The idea behind CAP Theorem is that you can only have two out of three qualities in a database: CA, AP, or CP. Traditional relational databases tend to favor CA, meaning they are Available and Consistent. But because NoSQL databases are built with distribution in mind, Partition tolerance becomes critical. So NoSQL databases tend to be weighted as either AP or CP:

This isn’t to say that NoSQL databases can’t be available and consistent at the same time. After all, high availability is achieved through replication and is one of the common characteristics of a NoSQL database. Consistency come about when ensuring that each write updates the other replicates and stopping reads requests until consistency is met. The decision between the two occurs during the network delay or latency (the partition tolerance part of the equation). In the event of a network delay, does the database:

  1. allow reads and writes, thus ensuring availability
  2. prevent reads and writes, thus ensuring consistency

Favoring availability can create business problems. What if, during that brief network hiccup, two users booked the last seat on the flight and now the airplane is overbooked? The chances may be small, but for web-scale companies with millions of users it’s a critical decision. On the other side, favoring consistency means the user can’t make changes until the network issues are resolved. In some cases the user may have to resubmit a form while other times the webpage might be unavailable. For some systems this makes sense, like for banking, but for large online retailers this can cost thousands of dollars in sales.

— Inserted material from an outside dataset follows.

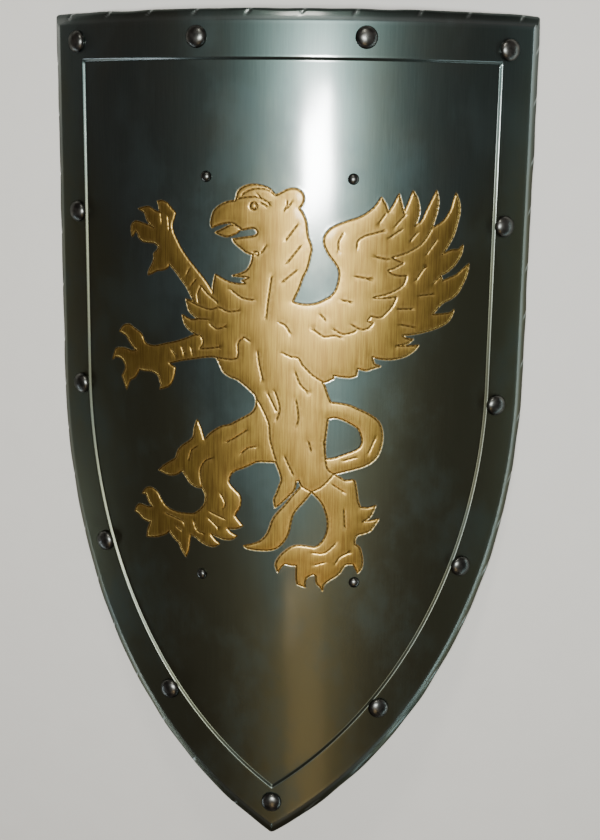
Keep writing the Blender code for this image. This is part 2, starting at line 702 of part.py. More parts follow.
def make_strap(name, middle, y, half_spacing, parts, lift, finish):
    """A leather strap cut flat with its two holes, then bowed behind the sheet between its rivets."""
    half_length = half_spacing + STRAP_END_PAST_RIVET
    hole = STRAP_RIVET_SHANK_DIAMETER / 2 + HOLE_CLEARANCE
    holes = [circle(side * half_spacing, 0, hole) for side in (-1, 1)]
    half = STRAP_THICKNESS / 2
    strap = prism(name, strap_outline(half_length), holes, -half, half, parts)
    shape = bmesh.new()
    shape.from_mesh(strap.data)
    for step in range(1, STRAP_STEPS):
        place = half_length * (2 * step / STRAP_STEPS - 1)
        everything = [*shape.verts, *shape.edges, *shape.faces]
        bmesh.ops.bisect_plane(
            shape, geom=everything, dist=1e-6, plane_co=(place, 0, 0), plane_no=(1, 0, 0)
        )
    bmesh.ops.triangulate(shape, faces=[face for face in shape.faces if len(face.verts) > 4])
    reach = half_length / STRAP_STEPS / 4
    for vert in shape.verts:
        across, width, height = vert.co
        place = strap_path(across, half_spacing)
        run = strap_path(across + reach, half_spacing) - strap_path(across - reach, half_spacing)
        normal = Vector((-run.z, 0, run.x)).normalized()
        vert.co = place + normal * height + Vector((0, width, 0))
    shape.to_mesh(strap.data)
    shape.free()
    strap.data.materials.append(finish)
    strap.data.shade_smooth()
    strap.data.set_sharp_from_angle(angle=math.radians(40))
    lean = Matrix.Rotation(middle / BEND_RADIUS, 4, "Y")
    pivot = Matrix.Translation((0, 0, -BEND_RADIUS))
    strap.matrix_world = Matrix.Translation((0, y, 0)) @ pivot @ lean @ pivot.inverted()
    strap.parent = lift
    return strap


def main():
    for thing in list(bpy.data.objects):
        bpy.data.objects.remove(thing)
    parts = new_collection("heater_shield")
    cutters = new_collection("cutters")

    steel = material("blackened_steel", (0.13, 0.14, 0.14), 1.0, 0.33)
    brass = material("brass_coating", (0.55, 0.38, 0.15), 1.0, 0.45)
    rivet_steel = material("polished_rivet_steel", (0.20, 0.20, 0.19), 1.0, 0.22)
    leather = material("brown_leather", (0.13, 0.06, 0.03), 0.0, 0.62)

    lowest = min(bent(HALF_WIDTH - inset, 0, height).z for inset, height in sheet_section())
    lift = bpy.data.objects.new("shield_rest", None)
    lift.location = (0, 0, -lowest)
    parts.objects.link(lift)

    make_sheet(parts, cutters, lift, steel, brass)
    make_border_rivets(parts, lift, rivet_steel)
    make_strap_rivets(parts, lift, rivet_steel)
    for name, middle, y, half_spacing in strap_settings():
        make_strap(name, middle, y, half_spacing, parts, lift, leather)


main()
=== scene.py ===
import math
import random

import bmesh
import bpy
import numpy as np
from mathutils import Matrix, Vector
from mathutils.geometry import delaunay_2d_cdt
from mathutils.kdtree import KDTree


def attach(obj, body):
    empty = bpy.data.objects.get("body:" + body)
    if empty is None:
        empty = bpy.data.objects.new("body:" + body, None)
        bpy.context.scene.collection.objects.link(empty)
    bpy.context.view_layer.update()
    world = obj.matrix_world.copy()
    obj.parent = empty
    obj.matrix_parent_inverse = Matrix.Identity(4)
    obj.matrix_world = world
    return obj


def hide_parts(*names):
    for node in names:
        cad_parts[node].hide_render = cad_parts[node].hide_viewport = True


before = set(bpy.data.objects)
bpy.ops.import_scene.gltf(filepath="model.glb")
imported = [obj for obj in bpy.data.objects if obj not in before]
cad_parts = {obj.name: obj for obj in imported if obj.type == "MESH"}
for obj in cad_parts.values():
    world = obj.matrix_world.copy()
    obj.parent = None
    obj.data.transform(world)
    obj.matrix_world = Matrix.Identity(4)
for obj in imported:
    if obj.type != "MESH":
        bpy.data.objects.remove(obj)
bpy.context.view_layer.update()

# The sheet's sizes, in metres, as the solids have them. Places across are measured round the bend.
SHIELD_HEIGHT = 0.717
SHIELD_WIDTH = 0.443
STRAIGHT_SIDE = 0.306
BEND_RADIUS = 0.347
SHEET_THICKNESS = 0.0012
BORDER_WIDTH = 0.041
BORDER_RISE = 0.0018
STEP_RUN = 0.0032
TURN_DOWN_WIDTH = 0.0098
TURN_DOWN_DEPTH = 0.0018
ROLL_DIAMETER = 0.0085
ROLL_SWEEP = math.radians(308)
GRIFFIN_BELOW_CENTRE = 0.0015
MILLIMETRE = 0.001

# How high the middle of the sheet lies above the floor, at the crown of its bend.
CROWN_HEIGHT = 0.0728

HALF_WIDTH = SHIELD_WIDTH / 2
TOP_Y = SHIELD_HEIGHT / 2
ARC_START_Y = TOP_Y - STRAIGHT_SIDE
SIDE_ARC_RADIUS = ((SHIELD_HEIGHT - STRAIGHT_SIDE) ** 2 + HALF_WIDTH**2) / SHIELD_WIDTH
ARC_CENTRE_X = HALF_WIDTH - SIDE_ARC_RADIUS
HALF_SHEET = SHEET_THICKNESS / 2
ROLL_RADIUS = ROLL_DIAMETER / 2
ROLL_CENTRE_Z = BORDER_RISE + HALF_SHEET - TURN_DOWN_DEPTH - ROLL_RADIUS
BEND_AXIS_Z = CROWN_HEIGHT - BEND_RADIUS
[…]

So which to favor, availability or consistency? It’s a business decision. But this trade-off is still important for a programmer to know, since their system will have to handle either case. Lastly, it’s important to realize that different NoSQL database vendors actually form a spectrum between being available and being consistent and that the decision is not quite so black-and-white.

Data Models (or Categories of NoSQL)

The last thing I want to explore with NoSQL is the different types of data models, which people tend to use to create the different categories of NoSQL databases. Like earlier when defining the characteristics of NoSQL, there’s no common consensus on how many categories exist and what they are. Most people tend to agree on four: Key-Value, Document, Column, and Graph.

Just to illustrate the complexity, some people include a fifth category (hybrid cache store), break a category into two (volatile and non-volatile key-value), or group categories together (placing key-value and column as one). A single NoSQL vendor can be placed into different categories by different people. These are by no means hard rules and explanations can be found more in-depth here.

Key-Value

A key-value database is what many object-relational mapping algorithms try and emulate. It’s essentially a big hash map of keys and values where the values are schema-less, meaning they can be strings, images, documents, etc. Keys that are logically associated with each other are aggregated into buckets. A key-value data model is the simplest of the different data models and the easiest to implement. Key-value databases tend to be AP. Some examples are Riak and DynamoDB.

Document

A document database stores documents made from JSON or XML (JSON being by far the most popular). The tags within the document are like columns in relational databases and, being schema-less, new tags can be added to different documents as needed. This lets documents be as complex as they need to be to represent the information, while allowing portions of the document to be queried and updated. The most common examples are MongoDB and CouchDB.

Notice that document databases are actually deceptively similar to key-value, except using tags rather than unique keys to store content. And tag-values are aggregated in a JSON document rather than a bucket.

Column

Rather than grouping data into rows like a relational database, data is grouped into columns. With rows, the data presented in the row is physically continuous on the disk. By using columns and having their data being physically continuous, searching/indexing a column becomes faster. A column that maps other columns is called a super column. Columns and super columns that are accessed together can be grouped into column families. The most common examples are Cassandra, HBase, and Bigtable.

Again this data model can be compared to the previous two. Each row in a column database has a row key to identify it. The row keys, columns, and column families are similar to the keys and buckets in key-value databases or the tags and documents found in document databases. Data is aggregated into a column family rather than a document or bucket.

The message here? Key-Value, Document, and Column databases can be considered variants of an Aggregate-oriented database. The goal for all of these data models thus far is to put data that is accessed together (the aggregate) on the same node to reduce the amount of hopping around on the network required to retrieve data. The last data model is very different.

Graph

Graph databases are very specialized. Data is stored in nodes with properties, which is similar to an object in object-orientated programming. Data is also stored in relationships (also called edges) and their properties. The relationships/edges organize nodes and have have a direction. Think of a relationship map between people and drawing arrows indicating friends, parents, coworkers, etc. Because graph databases are structured so differently they must use their own query language (in other words, there actually is no SQL). The goal for graph databases is to avoid costly joins, while their flexibility in organizing relationships makes it easier to find patterns between nodes. Graph databases are used to map social relations, public transport links, road maps, and network topologies. The most common graph database is Neo4j.


And so, tying together everything in these blogs, NoSQL databases are designed to group related data together (ie. aggregates) by being non-relational and schema-less. The point of doing it this way is to retrieve data faster and to distribute information across servers. Using distribution, NoSQL databases are horizontally scalable and highly available.

One last important note is that NoSQL is not the end of relational databases. NoSQL fulfills the need created by large, web-scale applications. Relational databases are better for local data (ex human resources), data that is well-structured, or situations where transactional integrity is absolutely key.